▶ [Given exercise]: Look for the string "saved" and copy every line that has it.

▶ [Supplied data]:
== == ==

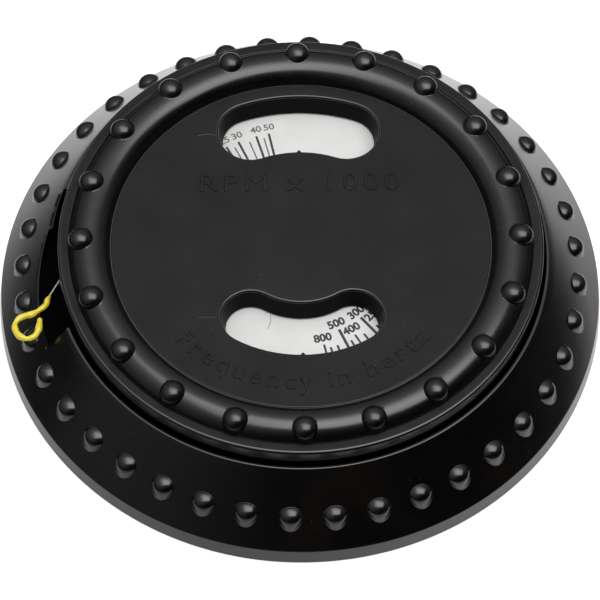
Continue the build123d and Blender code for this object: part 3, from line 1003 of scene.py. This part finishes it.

== == ==

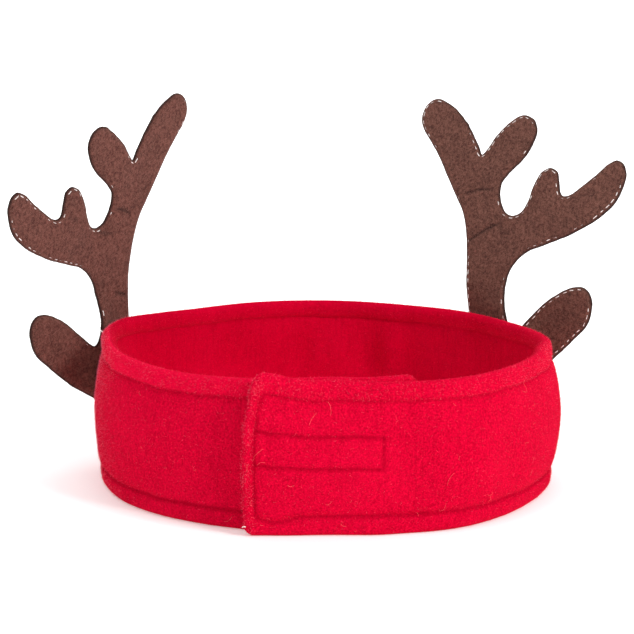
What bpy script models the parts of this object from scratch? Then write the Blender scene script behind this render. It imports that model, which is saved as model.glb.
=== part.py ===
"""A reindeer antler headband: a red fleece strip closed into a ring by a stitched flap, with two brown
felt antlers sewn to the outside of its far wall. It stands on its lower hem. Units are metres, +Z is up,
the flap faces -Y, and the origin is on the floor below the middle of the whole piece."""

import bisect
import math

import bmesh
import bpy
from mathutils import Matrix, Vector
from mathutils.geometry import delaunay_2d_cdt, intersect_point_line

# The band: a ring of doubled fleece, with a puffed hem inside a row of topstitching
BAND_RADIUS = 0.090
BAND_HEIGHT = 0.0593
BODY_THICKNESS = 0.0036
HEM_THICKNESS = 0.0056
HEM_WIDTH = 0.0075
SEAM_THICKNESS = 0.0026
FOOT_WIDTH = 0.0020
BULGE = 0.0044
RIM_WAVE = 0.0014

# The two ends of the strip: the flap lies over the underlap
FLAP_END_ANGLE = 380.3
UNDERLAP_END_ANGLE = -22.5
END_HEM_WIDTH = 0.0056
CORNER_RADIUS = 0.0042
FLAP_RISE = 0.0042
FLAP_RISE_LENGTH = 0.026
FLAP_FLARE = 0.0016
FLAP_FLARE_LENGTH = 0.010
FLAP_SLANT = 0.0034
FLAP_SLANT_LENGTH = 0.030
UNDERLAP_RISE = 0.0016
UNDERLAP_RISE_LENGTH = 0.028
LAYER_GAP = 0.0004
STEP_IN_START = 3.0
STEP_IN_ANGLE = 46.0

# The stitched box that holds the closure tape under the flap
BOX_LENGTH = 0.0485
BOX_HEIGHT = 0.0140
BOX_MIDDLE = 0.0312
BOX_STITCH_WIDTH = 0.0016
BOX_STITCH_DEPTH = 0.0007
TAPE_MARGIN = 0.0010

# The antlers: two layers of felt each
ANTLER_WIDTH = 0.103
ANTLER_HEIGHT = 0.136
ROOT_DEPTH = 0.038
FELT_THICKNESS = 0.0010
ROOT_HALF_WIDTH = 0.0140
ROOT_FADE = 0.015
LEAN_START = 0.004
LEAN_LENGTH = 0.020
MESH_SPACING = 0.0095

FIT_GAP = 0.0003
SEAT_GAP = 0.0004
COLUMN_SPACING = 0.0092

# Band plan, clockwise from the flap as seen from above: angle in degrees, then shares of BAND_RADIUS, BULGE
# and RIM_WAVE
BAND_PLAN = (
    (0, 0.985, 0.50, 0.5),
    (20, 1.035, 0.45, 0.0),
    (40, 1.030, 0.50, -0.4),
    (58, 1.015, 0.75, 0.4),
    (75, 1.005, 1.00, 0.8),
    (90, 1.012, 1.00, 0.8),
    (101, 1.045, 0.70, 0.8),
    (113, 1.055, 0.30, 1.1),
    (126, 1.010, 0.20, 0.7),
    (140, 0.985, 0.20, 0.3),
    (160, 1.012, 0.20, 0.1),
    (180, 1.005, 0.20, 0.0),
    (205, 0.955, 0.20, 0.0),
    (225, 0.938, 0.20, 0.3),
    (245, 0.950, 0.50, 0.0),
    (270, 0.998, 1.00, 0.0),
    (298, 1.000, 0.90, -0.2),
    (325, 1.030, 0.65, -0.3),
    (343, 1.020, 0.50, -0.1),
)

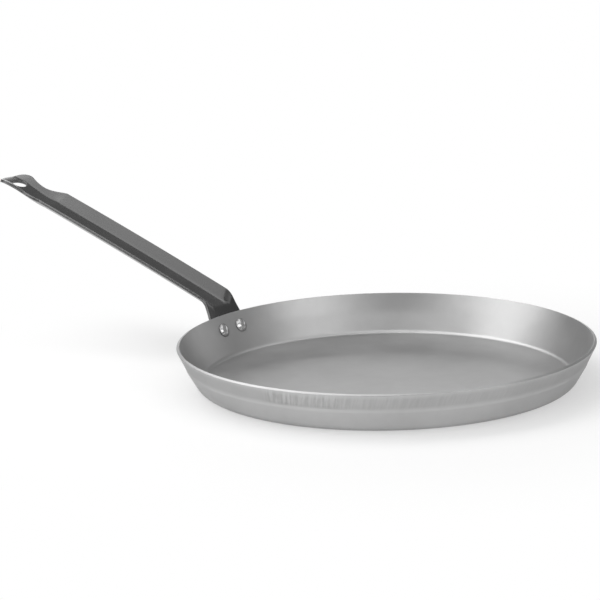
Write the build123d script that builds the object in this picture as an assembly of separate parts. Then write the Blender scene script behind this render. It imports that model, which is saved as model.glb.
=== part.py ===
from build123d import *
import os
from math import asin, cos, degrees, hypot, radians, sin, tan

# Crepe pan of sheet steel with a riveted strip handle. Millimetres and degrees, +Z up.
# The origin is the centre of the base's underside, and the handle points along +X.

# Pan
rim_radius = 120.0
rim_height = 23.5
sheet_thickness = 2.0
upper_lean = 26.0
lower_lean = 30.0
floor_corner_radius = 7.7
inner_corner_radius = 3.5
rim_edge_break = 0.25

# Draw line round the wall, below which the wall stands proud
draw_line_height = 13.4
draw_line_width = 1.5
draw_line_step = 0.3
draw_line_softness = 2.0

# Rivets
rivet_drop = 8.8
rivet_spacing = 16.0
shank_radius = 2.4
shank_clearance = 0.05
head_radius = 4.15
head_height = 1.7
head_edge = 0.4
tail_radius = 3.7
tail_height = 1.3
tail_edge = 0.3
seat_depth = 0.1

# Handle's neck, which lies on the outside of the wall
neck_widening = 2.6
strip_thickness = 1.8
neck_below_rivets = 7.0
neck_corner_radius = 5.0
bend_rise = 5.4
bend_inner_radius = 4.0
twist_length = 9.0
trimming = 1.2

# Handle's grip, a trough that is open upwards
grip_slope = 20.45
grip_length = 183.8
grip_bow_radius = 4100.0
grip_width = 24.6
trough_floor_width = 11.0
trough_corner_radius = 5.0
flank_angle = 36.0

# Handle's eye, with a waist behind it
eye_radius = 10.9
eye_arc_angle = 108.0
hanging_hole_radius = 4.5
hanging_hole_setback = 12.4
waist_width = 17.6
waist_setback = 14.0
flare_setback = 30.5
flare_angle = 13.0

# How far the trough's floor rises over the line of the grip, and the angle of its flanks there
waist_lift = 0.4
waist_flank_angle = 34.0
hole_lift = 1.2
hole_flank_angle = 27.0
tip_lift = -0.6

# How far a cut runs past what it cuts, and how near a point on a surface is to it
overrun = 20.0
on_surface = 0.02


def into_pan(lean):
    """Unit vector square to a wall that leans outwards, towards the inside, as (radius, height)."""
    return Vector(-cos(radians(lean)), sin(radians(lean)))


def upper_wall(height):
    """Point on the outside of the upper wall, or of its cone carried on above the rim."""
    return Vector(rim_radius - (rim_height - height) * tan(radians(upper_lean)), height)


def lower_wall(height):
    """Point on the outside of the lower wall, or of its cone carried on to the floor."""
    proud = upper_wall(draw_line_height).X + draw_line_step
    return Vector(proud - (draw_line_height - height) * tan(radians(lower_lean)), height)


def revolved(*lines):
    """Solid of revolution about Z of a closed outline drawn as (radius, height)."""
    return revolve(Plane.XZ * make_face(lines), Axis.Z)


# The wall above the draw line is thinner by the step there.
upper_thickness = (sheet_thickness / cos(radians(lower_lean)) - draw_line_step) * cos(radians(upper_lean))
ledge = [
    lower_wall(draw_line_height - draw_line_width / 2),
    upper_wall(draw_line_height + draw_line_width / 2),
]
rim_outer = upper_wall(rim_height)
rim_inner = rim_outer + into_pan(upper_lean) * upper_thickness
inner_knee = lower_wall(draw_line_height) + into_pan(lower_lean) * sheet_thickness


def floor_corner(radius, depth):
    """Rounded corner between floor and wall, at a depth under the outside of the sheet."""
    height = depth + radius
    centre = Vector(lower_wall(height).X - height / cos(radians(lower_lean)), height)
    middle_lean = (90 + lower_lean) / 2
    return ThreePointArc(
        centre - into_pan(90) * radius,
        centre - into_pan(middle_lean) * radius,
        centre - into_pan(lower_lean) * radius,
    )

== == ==

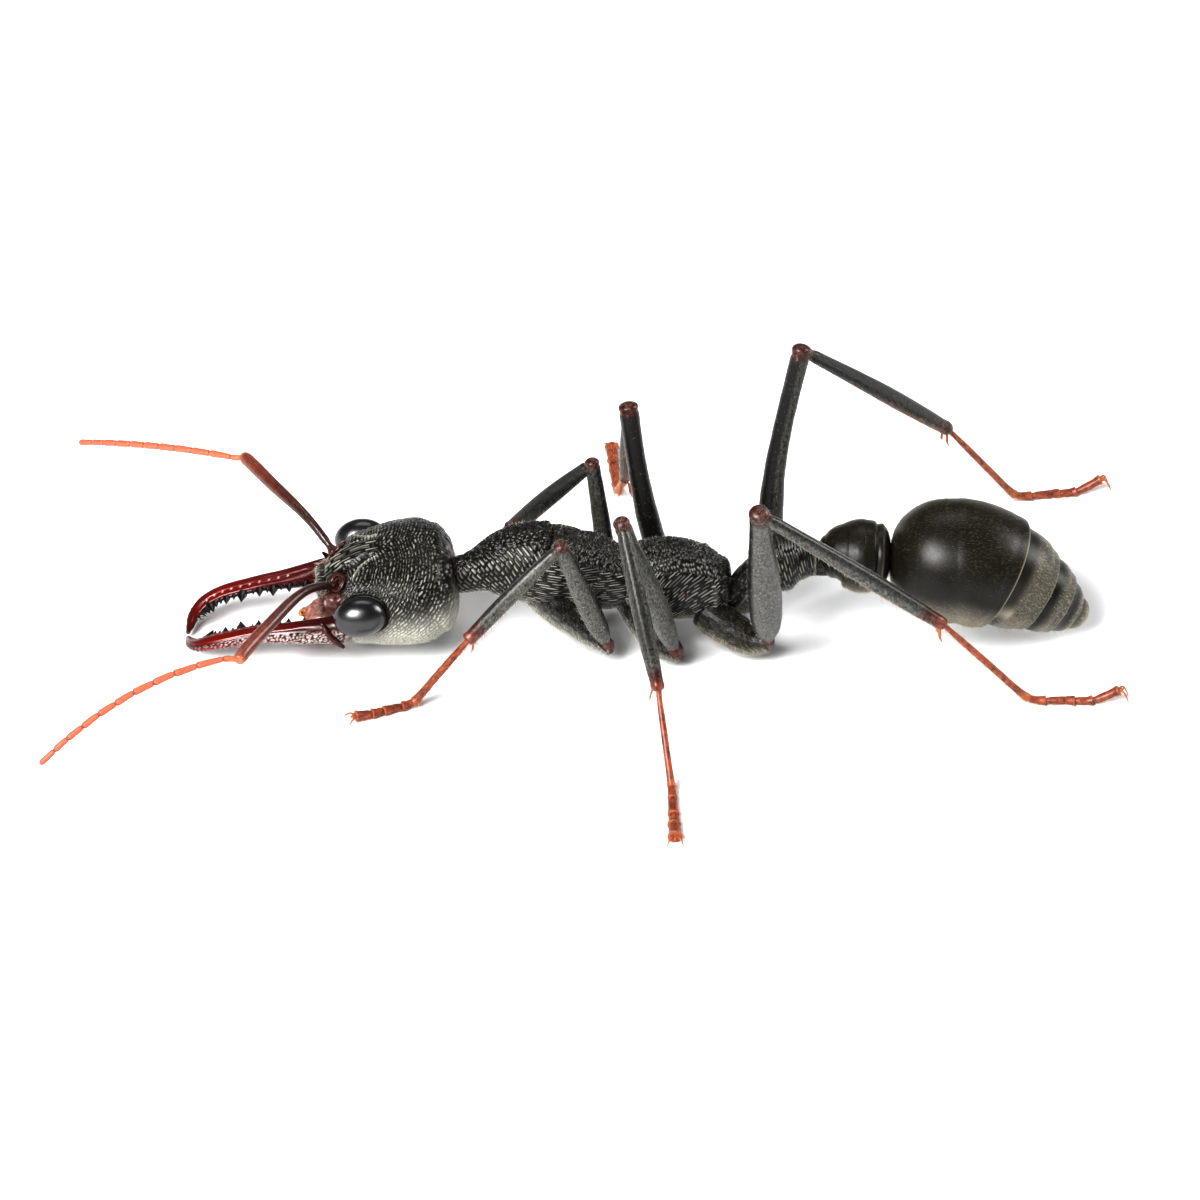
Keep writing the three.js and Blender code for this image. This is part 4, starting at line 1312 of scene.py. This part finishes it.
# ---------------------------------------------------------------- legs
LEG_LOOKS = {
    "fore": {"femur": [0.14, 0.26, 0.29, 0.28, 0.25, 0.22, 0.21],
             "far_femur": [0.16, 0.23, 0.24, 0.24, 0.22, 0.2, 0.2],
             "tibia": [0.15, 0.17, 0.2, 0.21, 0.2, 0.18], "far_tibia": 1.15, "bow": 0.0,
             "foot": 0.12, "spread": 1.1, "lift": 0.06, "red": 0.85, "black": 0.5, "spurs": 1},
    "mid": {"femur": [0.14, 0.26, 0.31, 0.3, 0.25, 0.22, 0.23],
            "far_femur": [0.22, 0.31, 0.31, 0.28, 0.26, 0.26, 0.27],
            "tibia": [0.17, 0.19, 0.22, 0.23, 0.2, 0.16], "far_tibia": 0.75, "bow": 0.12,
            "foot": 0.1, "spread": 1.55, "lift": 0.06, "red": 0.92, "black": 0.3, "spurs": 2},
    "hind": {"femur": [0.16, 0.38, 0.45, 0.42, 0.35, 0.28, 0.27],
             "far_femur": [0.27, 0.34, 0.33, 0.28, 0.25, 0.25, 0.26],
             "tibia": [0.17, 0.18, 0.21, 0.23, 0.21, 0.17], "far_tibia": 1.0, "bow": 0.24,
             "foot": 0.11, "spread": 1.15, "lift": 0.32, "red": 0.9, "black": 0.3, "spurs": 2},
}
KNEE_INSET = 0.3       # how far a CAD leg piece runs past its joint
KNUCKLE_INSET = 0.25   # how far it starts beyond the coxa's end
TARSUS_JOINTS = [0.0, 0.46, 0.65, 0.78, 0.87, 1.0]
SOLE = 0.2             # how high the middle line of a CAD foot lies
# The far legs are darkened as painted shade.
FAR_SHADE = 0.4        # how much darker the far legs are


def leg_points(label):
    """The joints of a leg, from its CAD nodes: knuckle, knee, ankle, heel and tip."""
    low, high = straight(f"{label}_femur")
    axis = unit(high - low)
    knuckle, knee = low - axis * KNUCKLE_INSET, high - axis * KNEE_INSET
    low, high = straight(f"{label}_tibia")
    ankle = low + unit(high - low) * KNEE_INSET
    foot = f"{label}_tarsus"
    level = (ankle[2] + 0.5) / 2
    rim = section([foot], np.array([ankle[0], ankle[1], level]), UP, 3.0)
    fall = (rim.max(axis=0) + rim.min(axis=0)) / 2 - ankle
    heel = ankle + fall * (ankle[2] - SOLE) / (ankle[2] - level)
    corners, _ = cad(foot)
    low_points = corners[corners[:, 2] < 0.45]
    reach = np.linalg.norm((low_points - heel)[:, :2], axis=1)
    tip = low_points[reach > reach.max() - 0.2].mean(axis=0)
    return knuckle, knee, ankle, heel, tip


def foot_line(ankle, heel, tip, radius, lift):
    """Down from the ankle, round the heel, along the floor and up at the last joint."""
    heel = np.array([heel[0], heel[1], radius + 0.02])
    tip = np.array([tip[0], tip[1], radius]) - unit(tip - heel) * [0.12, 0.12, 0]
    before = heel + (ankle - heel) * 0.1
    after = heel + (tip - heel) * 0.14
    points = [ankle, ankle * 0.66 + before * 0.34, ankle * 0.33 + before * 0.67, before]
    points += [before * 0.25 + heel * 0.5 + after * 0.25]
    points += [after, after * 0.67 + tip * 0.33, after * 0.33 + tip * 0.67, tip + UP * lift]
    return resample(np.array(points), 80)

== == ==

▶ [Response]:
What bpy script models the parts of this object from scratch? Then write the Blender scene script behind this render. It imports that model, which is saved as model.glb.
Write the build123d script that builds the object in this picture as an assembly of separate parts. Then write the Blender scene script behind this render. It imports that model, which is saved as model.glb.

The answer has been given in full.